We didn't spend nearly enough time at the Hawaii Volcanoes National Park because the ranger told us the current lava flow was outside the park (in August, 2008, drive one hour to the end of Highway 130 in Kaimu, then hike 20 minutes over lava beds to the viewing area). Schedule two days in your road trip planner to fully explore the Kilauea Visitors Center, Halemaumau Crater, Thurston Lava Tube, Devastation Trail, and a Crater Rim drive as well as make the sunset trek to the lava flow. Local Shannon Cormie says, "Seeing the ribbon of red lava snake its way down the side of the mountain and then thunder into the ocean is a sight you will never forget".
One reason to place Hilo front and center in your road trip planning is because it's so lush! David Carpenter, a local, recommends the Akatsuka Orchid Garden for its large assortment of orchids. It's situated about halfway between Volcano and Hilo. Shannon recommends Banyan Drive, Liliuokalani Gardens, Lyman Museum & Mission House, the Pacific Tsunami Museum, and the wonderful botanical gardens like Nani Mau Gardens Hawaii Tropical Botanical Garden, and World Botanical Garden.
From there, you road trip takes you north to the Hamakua Coast with stops at the Akaka Falls and lunch in Honokaa. Then check out Waipio Valley, the birthplace of Hawaii's kings, before heading for Waimea, a cowboy town with the Parker Ranch Visitor Center & Museum as the focal point.
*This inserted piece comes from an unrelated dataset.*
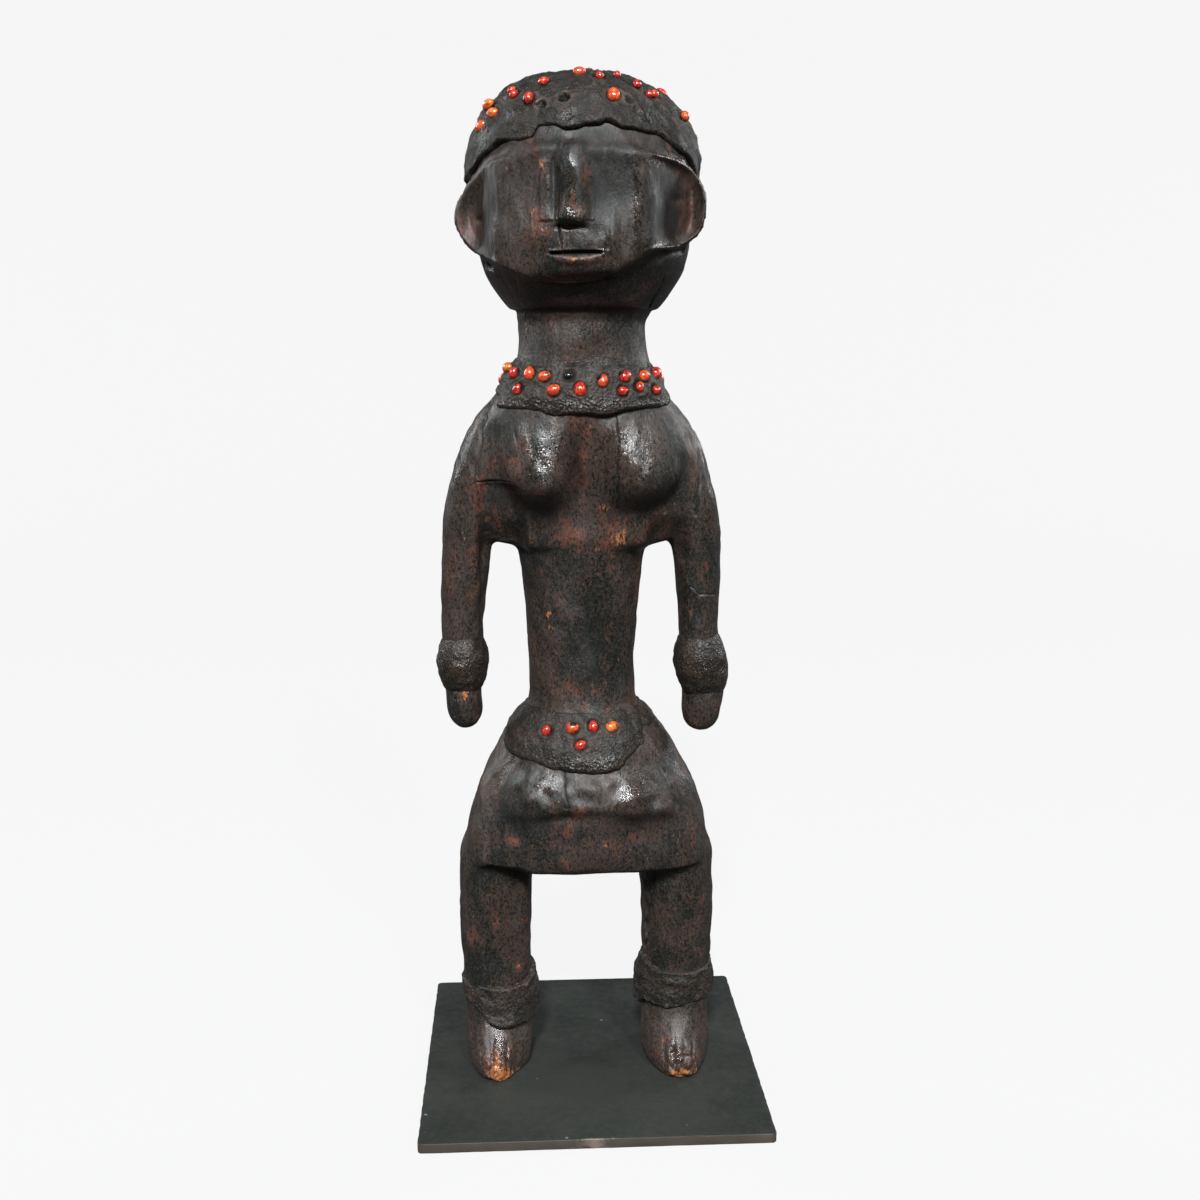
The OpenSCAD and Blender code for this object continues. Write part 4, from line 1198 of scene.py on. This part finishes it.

Pencil in a full day in your trip planner to explore Mauna Kea. Rent a four-wheel drive vehicle to climb to the top (13,796 feet) or book a full-day tour where guides will take you to hidden waterfalls, sacred spots and an observatory, treasured by astronomers around the globe.
All of the above will fill your Big Island Road Trip to the brim. And you're sure to discover some new places as well. But take heart, if you don't get to them all this round, you'll have a perfect excuse to fill another road trip planner for your next visit!